━━━ Extracted data

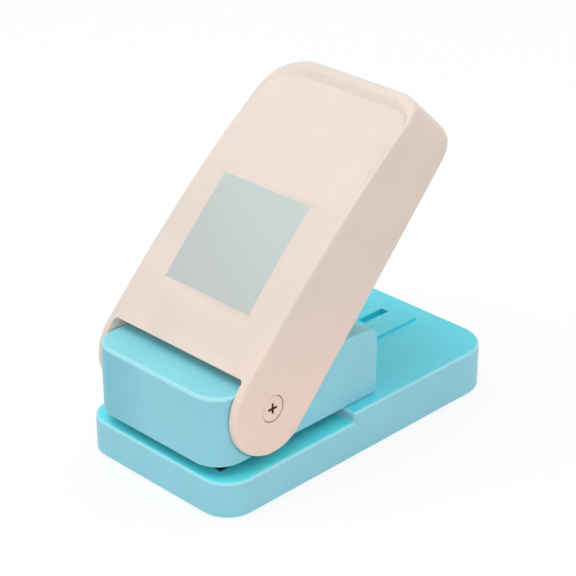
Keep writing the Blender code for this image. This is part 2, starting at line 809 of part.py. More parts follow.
def cheek_sweep():
    """Lowest and highest y, from the pivot, of the press cheeks where they pass the roof."""
    outline = press_cheek_outline()
    low_z = roof_under - pivot_height
    high_z = housing_top - pivot_height
    found = []
    for k in range(31):
        turn = rest_angle - press_angle * k / 30
        points = [(p.x * math.cos(turn) - p.y * math.sin(turn),
                   p.x * math.sin(turn) + p.y * math.cos(turn)) for p in outline]
        for (y0, z0), (y1, z1) in zip(points, points[1:] + points[:1]):
            for level in (low_z, high_z):
                if (z0 - level) * (z1 - level) < 0:
                    found.append(y0 + (y1 - y0) * (level - z0) / (z1 - z0))
            found += [y for y, z in ((y0, z0), (y1, z1)) if low_z <= z <= high_z]
    return min(found), max(found)


def housing_edge_share(middle):
    if abs(middle.z - housing_top) < weld_distance:
        return 1.0
    return 0.25


def make_housing():
    cheek = housing_half + cheek_stand
    corners = [(-cheek, housing_front, housing_corner), (cheek, housing_front, housing_corner),
               (cheek, housing_back, 0), (-cheek, housing_back, 0)]
    housing = slab("housing", [rounded(corners, 10)], housing_bottom, housing_top,
                   collection=parts)
    soften(housing, housing_round, housing_edge_share)

    room = arm_radius + cheek_gap
    pocket = arc(pivot_y, pivot_height, room, 90, 270, 32)
    pocket += [Vector((housing_back + overrun, pivot_height - room)),
               Vector((housing_back + overrun, pivot_height + room))]
    far = cheek + overrun
    cut(housing, slab("housing_pocket_right", [pocket], housing_half, far, side_frame),
        slab("housing_pocket_left", [pocket], -far, -housing_half, side_frame))

    corners = [(-inner_side, inner_front, inner_corner_radius),
               (inner_side, inner_front, inner_corner_radius),
               (inner_side, inner_back, 0), (-inner_side, inner_back, 0)]
    cut(housing, slab("housing_room", [rounded(corners)], housing_bottom - overrun, roof_under))

    sweep_low, sweep_high = cheek_sweep()
    opening_half = roller_width / 2 + roller_side_gap + press_cheek + axle_head_thickness
    opening_half += touch_gap + lever_side_gap
    cut(housing, block("housing_press_opening",
                       (-opening_half, pivot_y + sweep_low - touch_gap, roof_under - overrun),
                       (opening_half, pivot_y + sweep_high + touch_gap, housing_top + overrun)))

    boss_low = guide_top + touch_gap
    fuse(housing, rods("housing_frame_bosses", frame_screws, screw_boss_radius, boss_low,
                       roof_under + joint_bite, steps=16))
    fuse(housing, rods("housing_front_bosses", front_screws, small_boss_radius, boss_low,
                       roof_under + joint_bite, steps=16))
    boss_end = inner_side - pivot_boss_length
    for side, word in ((1, "right"), (-1, "left")):
        low, high = sorted((side * boss_end, side * (inner_side + joint_bite)))
        fuse(housing, rods(f"housing_pivot_boss_{word}", [(-pivot_height, pivot_y)],
                           pivot_boss_radius, low, high, along_x, 20))
    cut(housing, rods("housing_pivot_bore", [(-pivot_height, pivot_y)], bush_radius + slide_gap,
                      -far, far, along_x))
    cut(housing, rods("housing_frame_holes", frame_screws, screw_radius + screw_gap, 0,
                      boss_low + frame_screw_reach, steps=12))
    cut(housing, rods("housing_front_holes", front_screws, small_screw_radius + screw_gap, 0,
                      guide_under + guide_screw_length + touch_gap, steps=12))
    return dress(housing, blue)


def make_frame_screws():
    """Long screws from under the base through the guide plate into the housing."""
    seat = deck_height - deck_thickness - frame_boss_drop - touch_gap
    end = guide_top + frame_screw_reach
    under = seat - end
    profile = [(0, 0), (screw_radius, 0), (screw_radius, under), (screw_head_radius, under),
               (screw_head_radius, under - screw_head_height), (0, under - screw_head_height)]
    for k, (x, y) in enumerate(frame_screws):
        dress(turned(f"frame_screw_{k + 1}", profile, steps=12, place=(x, y, end)), screw_steel)


# Pivot pins and bushes

def make_pivot(side, word):
    outer = lever_half - pin_head_sink
    under = outer - pin_head_thickness
    shoulder_end = housing_half + slide_gap
    tip = shoulder_end - pin_thread_length
    edge = pin_head_round
    profile = [(0, outer), (pin_head_radius - edge, outer), (pin_head_radius, outer - edge),
               (pin_head_radius, under), (pin_shoulder_radius, under),
               (pin_shoulder_radius, shoulder_end), (pin_thread_radius, shoulder_end),
               (pin_thread_radius, tip), (0, tip)]
    pin = turned(f"pivot_pin_{word}", profile, steps=32, place=(0, pivot_y, pivot_height))
    pin.rotation_euler.y = side * math.pi / 2
    long, wide = cross_length / 2, cross_width / 2
    for name, x, y in (("upright", long, wide), ("level", wide, long)):
        groove = block(f"pivot_groove_{name}_{word}", (-x, -y, outer - cross_depth),
                       (x, y, outer + overrun))
        groove.location = pin.location
        groove.rotation_euler = pin.rotation_euler
        cut(pin, groove)
    dress(pin, cream)

    bore = pin_thread_radius + slide_gap
    start = shoulder_end - 2 * slide_gap
    rim = [(bush_radius, start), (bush_radius, start - bush_length), (bore, start - bush_length),
           (bore, start)]
    bush = turned(f"pivot_bush_{word}", rim, closed=True, steps=20,
                  place=(0, pivot_y, pivot_height))
    bush.rotation_euler.y = side * math.pi / 2
    dress(bush, brass)


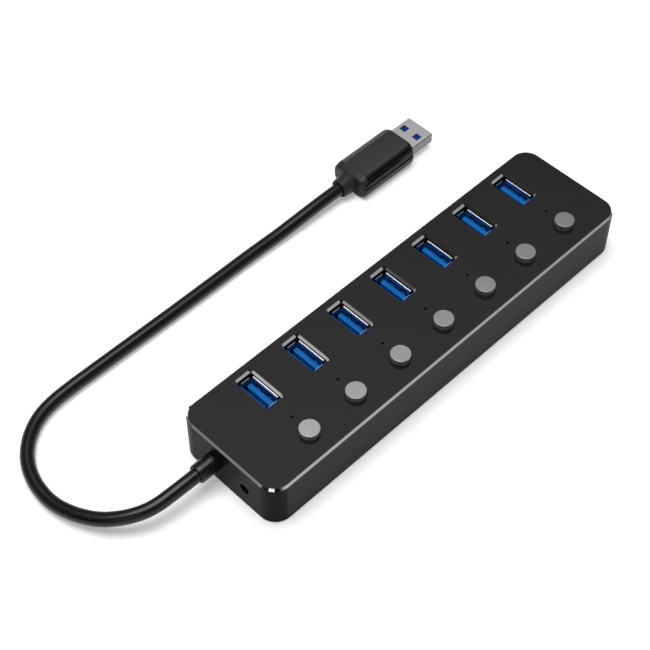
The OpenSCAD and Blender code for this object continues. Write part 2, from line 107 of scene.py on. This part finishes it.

━━━━━━

● What you will do
Print the material above once more, exactly.

● Finished exercise
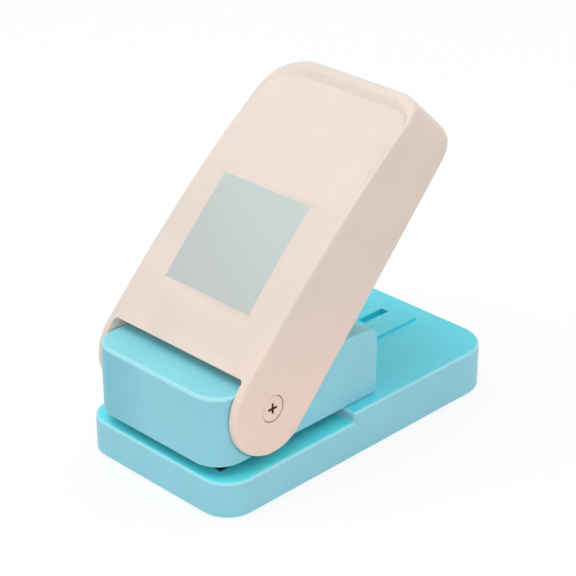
Keep writing the Blender code for this image. This is part 2, starting at line 809 of part.py. More parts follow.
def cheek_sweep():
    """Lowest and highest y, from the pivot, of the press cheeks where they pass the roof."""
    outline = press_cheek_outline()
    low_z = roof_under - pivot_height
    high_z = housing_top - pivot_height
    found = []
    for k in range(31):
        turn = rest_angle - press_angle * k / 30
        points = [(p.x * math.cos(turn) - p.y * math.sin(turn),
                   p.x * math.sin(turn) + p.y * math.cos(turn)) for p in outline]
        for (y0, z0), (y1, z1) in zip(points, points[1:] + points[:1]):
            for level in (low_z, high_z):
                if (z0 - level) * (z1 - level) < 0:
                    found.append(y0 + (y1 - y0) * (level - z0) / (z1 - z0))
            found += [y for y, z in ((y0, z0), (y1, z1)) if low_z <= z <= high_z]
    return min(found), max(found)


def housing_edge_share(middle):
    if abs(middle.z - housing_top) < weld_distance:
        return 1.0
    return 0.25


def make_housing():
    cheek = housing_half + cheek_stand
    corners = [(-cheek, housing_front, housing_corner), (cheek, housing_front, housing_corner),
               (cheek, housing_back, 0), (-cheek, housing_back, 0)]
    housing = slab("housing", [rounded(corners, 10)], housing_bottom, housing_top,
                   collection=parts)
    soften(housing, housing_round, housing_edge_share)

    room = arm_radius + cheek_gap
    pocket = arc(pivot_y, pivot_height, room, 90, 270, 32)
    pocket += [Vector((housing_back + overrun, pivot_height - room)),
               Vector((housing_back + overrun, pivot_height + room))]
    far = cheek + overrun
    cut(housing, slab("housing_pocket_right", [pocket], housing_half, far, side_frame),
        slab("housing_pocket_left", [pocket], -far, -housing_half, side_frame))

    corners = [(-inner_side, inner_front, inner_corner_radius),
               (inner_side, inner_front, inner_corner_radius),
               (inner_side, inner_back, 0), (-inner_side, inner_back, 0)]
    cut(housing, slab("housing_room", [rounded(corners)], housing_bottom - overrun, roof_under))

    sweep_low, sweep_high = cheek_sweep()
    opening_half = roller_width / 2 + roller_side_gap + press_cheek + axle_head_thickness
    opening_half += touch_gap + lever_side_gap
    cut(housing, block("housing_press_opening",
                       (-opening_half, pivot_y + sweep_low - touch_gap, roof_under - overrun),
                       (opening_half, pivot_y + sweep_high + touch_gap, housing_top + overrun)))

    boss_low = guide_top + touch_gap
    fuse(housing, rods("housing_frame_bosses", frame_screws, screw_boss_radius, boss_low,
                       roof_under + joint_bite, steps=16))
    fuse(housing, rods("housing_front_bosses", front_screws, small_boss_radius, boss_low,
                       roof_under + joint_bite, steps=16))
    boss_end = inner_side - pivot_boss_length
    for side, word in ((1, "right"), (-1, "left")):
        low, high = sorted((side * boss_end, side * (inner_side + joint_bite)))
        fuse(housing, rods(f"housing_pivot_boss_{word}", [(-pivot_height, pivot_y)],
                           pivot_boss_radius, low, high, along_x, 20))
    cut(housing, rods("housing_pivot_bore", [(-pivot_height, pivot_y)], bush_radius + slide_gap,
                      -far, far, along_x))
    cut(housing, rods("housing_frame_holes", frame_screws, screw_radius + screw_gap, 0,
                      boss_low + frame_screw_reach, steps=12))
    cut(housing, rods("housing_front_holes", front_screws, small_screw_radius + screw_gap, 0,
                      guide_under + guide_screw_length + touch_gap, steps=12))
    return dress(housing, blue)


def make_frame_screws():
    """Long screws from under the base through the guide plate into the housing."""
    seat = deck_height - deck_thickness - frame_boss_drop - touch_gap
    end = guide_top + frame_screw_reach
    under = seat - end
    profile = [(0, 0), (screw_radius, 0), (screw_radius, under), (screw_head_radius, under),
               (screw_head_radius, under - screw_head_height), (0, under - screw_head_height)]
    for k, (x, y) in enumerate(frame_screws):
        dress(turned(f"frame_screw_{k + 1}", profile, steps=12, place=(x, y, end)), screw_steel)


# Pivot pins and bushes

def make_pivot(side, word):
    outer = lever_half - pin_head_sink
    under = outer - pin_head_thickness
    shoulder_end = housing_half + slide_gap
    tip = shoulder_end - pin_thread_length
    edge = pin_head_round
    profile = [(0, outer), (pin_head_radius - edge, outer), (pin_head_radius, outer - edge),
               (pin_head_radius, under), (pin_shoulder_radius, under),
               (pin_shoulder_radius, shoulder_end), (pin_thread_radius, shoulder_end),
               (pin_thread_radius, tip), (0, tip)]
    pin = turned(f"pivot_pin_{word}", profile, steps=32, place=(0, pivot_y, pivot_height))
    pin.rotation_euler.y = side * math.pi / 2
    long, wide = cross_length / 2, cross_width / 2
    for name, x, y in (("upright", long, wide), ("level", wide, long)):
        groove = block(f"pivot_groove_{name}_{word}", (-x, -y, outer - cross_depth),
                       (x, y, outer + overrun))
        groove.location = pin.location
        groove.rotation_euler = pin.rotation_euler
        cut(pin, groove)
    dress(pin, cream)

    bore = pin_thread_radius + slide_gap
    start = shoulder_end - 2 * slide_gap
    rim = [(bush_radius, start), (bush_radius, start - bush_length), (bore, start - bush_length),
           (bore, start)]
    bush = turned(f"pivot_bush_{word}", rim, closed=True, steps=20,
                  place=(0, pivot_y, pivot_height))
    bush.rotation_euler.y = side * math.pi / 2
    dress(bush, brass)


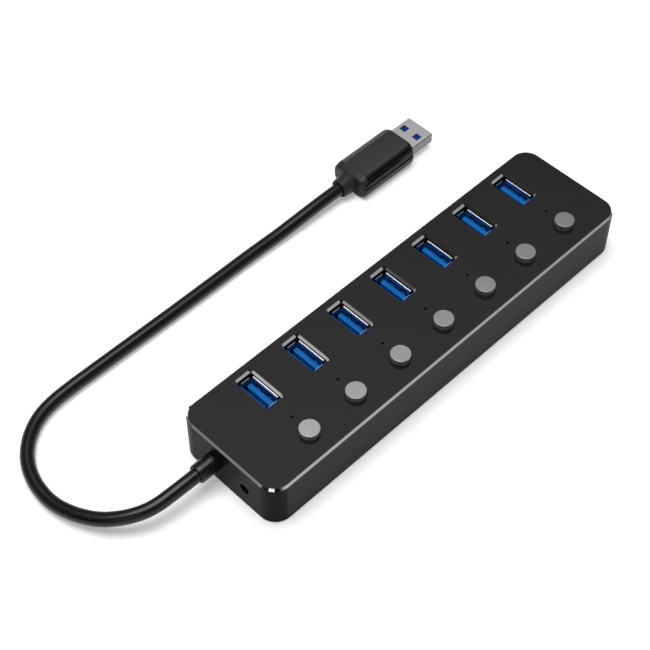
The OpenSCAD and Blender code for this object continues. Write part 2, from line 107 of scene.py on. This part finishes it.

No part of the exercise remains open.